### [BRIEF]
Exactly reproduce the lines from the top of the entries below through the line containing "floor_mesh.materials.append(floor_finish)", with both ends included.
[EXERCISE MATERIAL start]
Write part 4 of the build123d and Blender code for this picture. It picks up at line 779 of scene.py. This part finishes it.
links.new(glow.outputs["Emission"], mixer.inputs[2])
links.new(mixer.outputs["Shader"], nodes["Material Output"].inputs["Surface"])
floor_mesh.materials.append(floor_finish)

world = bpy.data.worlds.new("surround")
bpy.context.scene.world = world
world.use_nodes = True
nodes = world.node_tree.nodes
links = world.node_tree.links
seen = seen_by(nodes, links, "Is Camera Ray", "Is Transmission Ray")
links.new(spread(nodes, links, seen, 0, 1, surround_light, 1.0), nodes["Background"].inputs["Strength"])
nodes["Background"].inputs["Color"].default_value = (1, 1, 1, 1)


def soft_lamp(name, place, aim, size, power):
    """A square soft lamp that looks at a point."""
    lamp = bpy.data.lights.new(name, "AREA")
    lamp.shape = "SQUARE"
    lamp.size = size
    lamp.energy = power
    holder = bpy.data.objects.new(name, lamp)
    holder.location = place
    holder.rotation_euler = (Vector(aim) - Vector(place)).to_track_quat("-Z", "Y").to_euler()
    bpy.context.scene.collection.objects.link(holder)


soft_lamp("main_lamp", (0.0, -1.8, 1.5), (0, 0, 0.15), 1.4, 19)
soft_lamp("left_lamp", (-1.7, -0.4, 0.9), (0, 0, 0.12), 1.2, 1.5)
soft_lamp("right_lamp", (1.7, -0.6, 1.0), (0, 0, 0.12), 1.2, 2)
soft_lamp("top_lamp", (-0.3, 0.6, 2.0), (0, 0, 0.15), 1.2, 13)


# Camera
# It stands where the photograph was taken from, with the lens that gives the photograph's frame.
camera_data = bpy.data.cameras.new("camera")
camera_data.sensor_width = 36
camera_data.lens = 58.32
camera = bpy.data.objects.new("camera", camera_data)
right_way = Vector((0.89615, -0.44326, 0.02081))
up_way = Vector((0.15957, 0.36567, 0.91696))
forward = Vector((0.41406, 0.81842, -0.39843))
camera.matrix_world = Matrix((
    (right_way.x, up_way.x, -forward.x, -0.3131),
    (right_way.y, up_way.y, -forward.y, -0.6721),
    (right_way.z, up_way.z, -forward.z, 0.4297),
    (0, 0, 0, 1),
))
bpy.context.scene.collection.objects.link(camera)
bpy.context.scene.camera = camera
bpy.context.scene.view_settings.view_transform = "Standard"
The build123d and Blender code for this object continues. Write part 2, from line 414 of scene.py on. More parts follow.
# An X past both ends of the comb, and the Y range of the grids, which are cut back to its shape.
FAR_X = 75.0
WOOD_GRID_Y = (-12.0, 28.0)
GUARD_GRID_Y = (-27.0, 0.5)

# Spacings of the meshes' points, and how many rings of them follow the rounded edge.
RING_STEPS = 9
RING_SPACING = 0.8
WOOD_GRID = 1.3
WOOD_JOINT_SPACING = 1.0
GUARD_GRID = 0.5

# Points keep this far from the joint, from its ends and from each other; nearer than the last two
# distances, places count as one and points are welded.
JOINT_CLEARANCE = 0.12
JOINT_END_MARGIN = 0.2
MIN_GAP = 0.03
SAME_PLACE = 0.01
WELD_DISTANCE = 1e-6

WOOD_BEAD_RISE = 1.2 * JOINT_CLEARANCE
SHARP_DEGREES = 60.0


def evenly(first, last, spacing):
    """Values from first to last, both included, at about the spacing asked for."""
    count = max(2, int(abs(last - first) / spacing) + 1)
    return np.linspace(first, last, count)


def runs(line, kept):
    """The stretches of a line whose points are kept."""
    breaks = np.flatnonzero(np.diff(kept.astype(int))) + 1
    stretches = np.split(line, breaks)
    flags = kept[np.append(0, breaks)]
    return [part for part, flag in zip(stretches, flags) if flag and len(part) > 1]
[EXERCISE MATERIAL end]
### [RESPONSE BELOW]
Write part 4 of the build123d and Blender code for this picture. It picks up at line 779 of scene.py. This part finishes it.
links.new(glow.outputs["Emission"], mixer.inputs[2])
links.new(mixer.outputs["Shader"], nodes["Material Output"].inputs["Surface"])
floor_mesh.materials.append(floor_finish)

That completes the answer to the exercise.